Yahoo notes in its blog that “this is the first-ever joint announcement by all three search rivals” and couldn’t resist titling the entry “Yahoo!, Google and Microsoft Join Forces (really!!).” The rest of the search community seems to be as delighted about this new development as the three search engines themselves.
“At industry conferences, webmasters have asked for open standards just like this,” remarked Danny Sullivan. “This is a great development for the whole community and addresses a real need of webmasters in a very convenient fashion. I believe it will lead to greater collaboration in the industry for common standards, including those based around robots.txt, a file that gives web crawlers direction when they visit a website.”
David Berkowitz, director of strategic planning for search engine marketing firm 360i, takes a more understated approach. “There’s a sense that search optimization could get a little easier,” he noted. “This partnership could help pave the way for clearing some of those headaches that marketers and site owners face.”
As of this writing, SEO forums have just started to pick up on the news. SEO_AM, a regular contributor to SEO Chat’s forums, noted in a post linking to news of the announcement that “At least we will have some site map standardization. It is also nice to know that the Big 3 do talk to each other and, occasionally, agree on a common goal.”
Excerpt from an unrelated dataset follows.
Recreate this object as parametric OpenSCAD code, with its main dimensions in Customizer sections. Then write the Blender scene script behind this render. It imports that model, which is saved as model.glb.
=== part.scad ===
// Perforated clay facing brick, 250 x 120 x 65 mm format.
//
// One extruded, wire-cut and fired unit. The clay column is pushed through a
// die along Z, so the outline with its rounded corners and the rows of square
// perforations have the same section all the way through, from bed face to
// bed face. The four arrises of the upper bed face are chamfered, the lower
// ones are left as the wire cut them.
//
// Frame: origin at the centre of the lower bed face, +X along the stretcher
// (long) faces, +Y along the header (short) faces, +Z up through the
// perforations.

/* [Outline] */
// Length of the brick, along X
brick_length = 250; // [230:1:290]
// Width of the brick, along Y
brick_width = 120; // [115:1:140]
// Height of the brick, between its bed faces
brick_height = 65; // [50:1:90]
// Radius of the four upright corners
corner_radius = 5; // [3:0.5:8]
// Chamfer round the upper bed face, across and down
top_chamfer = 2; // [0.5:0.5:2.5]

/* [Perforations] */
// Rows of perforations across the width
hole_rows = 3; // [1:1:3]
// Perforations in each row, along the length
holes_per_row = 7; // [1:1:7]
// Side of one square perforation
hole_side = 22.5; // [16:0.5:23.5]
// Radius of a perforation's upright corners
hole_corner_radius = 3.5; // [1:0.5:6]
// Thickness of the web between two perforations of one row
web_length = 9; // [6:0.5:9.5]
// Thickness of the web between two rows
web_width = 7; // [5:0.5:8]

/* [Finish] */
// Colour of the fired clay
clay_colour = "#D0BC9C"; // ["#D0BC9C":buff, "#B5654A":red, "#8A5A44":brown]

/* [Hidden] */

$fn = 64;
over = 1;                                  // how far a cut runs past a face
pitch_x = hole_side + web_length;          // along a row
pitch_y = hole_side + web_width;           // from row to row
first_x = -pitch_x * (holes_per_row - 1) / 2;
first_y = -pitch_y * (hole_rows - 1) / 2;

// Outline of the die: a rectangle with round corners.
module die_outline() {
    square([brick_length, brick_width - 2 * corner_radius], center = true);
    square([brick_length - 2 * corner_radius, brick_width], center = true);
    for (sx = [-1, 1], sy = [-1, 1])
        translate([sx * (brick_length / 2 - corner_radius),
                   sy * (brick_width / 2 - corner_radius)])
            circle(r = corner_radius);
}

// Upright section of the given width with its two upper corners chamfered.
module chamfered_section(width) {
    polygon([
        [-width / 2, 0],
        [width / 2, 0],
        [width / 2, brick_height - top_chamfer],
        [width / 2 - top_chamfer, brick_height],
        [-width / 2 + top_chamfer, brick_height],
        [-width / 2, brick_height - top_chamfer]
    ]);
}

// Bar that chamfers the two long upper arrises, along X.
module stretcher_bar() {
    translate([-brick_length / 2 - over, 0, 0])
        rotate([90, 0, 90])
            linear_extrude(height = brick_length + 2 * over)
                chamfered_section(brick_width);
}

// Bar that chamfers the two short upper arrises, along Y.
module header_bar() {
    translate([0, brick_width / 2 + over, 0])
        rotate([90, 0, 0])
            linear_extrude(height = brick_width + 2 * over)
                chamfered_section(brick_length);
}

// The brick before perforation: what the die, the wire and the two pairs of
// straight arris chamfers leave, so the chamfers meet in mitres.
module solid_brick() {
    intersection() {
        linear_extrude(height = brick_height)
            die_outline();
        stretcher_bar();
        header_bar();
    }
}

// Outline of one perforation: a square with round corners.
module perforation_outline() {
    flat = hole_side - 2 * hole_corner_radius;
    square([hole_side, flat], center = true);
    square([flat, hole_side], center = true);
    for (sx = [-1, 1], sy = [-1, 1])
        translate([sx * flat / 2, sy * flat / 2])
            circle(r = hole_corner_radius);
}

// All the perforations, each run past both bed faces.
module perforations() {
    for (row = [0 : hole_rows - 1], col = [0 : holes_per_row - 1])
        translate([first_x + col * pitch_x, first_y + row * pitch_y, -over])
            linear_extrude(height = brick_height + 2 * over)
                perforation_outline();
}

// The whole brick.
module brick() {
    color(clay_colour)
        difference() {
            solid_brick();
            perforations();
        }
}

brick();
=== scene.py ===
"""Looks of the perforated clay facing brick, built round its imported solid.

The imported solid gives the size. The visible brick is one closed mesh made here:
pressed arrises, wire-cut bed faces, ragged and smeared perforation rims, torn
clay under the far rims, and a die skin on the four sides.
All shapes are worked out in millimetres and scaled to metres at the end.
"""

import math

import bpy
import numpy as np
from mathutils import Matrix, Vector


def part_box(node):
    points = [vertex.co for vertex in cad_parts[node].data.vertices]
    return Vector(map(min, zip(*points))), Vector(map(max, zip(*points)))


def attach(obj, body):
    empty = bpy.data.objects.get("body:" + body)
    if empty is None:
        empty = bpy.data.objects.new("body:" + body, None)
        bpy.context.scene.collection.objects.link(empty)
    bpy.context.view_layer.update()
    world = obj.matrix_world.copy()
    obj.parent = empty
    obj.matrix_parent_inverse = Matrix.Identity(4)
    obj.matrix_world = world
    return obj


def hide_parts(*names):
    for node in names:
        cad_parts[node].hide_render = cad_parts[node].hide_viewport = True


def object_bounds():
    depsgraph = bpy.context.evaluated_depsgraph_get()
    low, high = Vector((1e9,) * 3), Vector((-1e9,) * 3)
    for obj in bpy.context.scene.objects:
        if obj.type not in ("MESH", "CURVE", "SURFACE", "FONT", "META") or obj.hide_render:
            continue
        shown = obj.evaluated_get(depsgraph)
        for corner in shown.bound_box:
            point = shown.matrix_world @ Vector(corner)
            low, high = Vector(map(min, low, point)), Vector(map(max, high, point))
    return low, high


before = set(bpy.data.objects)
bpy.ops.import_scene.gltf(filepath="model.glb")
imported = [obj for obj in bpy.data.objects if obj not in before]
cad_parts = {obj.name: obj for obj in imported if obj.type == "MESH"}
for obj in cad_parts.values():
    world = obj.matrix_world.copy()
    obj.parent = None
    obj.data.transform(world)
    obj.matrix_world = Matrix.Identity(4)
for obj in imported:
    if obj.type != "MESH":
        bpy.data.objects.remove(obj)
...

Others have been more enthusiastic. The WebProNews video elicited no fewer than 44 comments, with many cheering the news and agreeing that it’s about time something like this happened. Some posters were particularly pleased that Sitemaps.org would not carry a brand. One poster sounded a negative note: “I can only imagine that there will be a lot of problems at first that will need to be ironed out.” The general take-home message was that this will save a lot of work all around – and given that it will probably improve the search experience for everyone, it’s a big win indeed. If this works out well, we may see more of these kinds of initiatives in the future.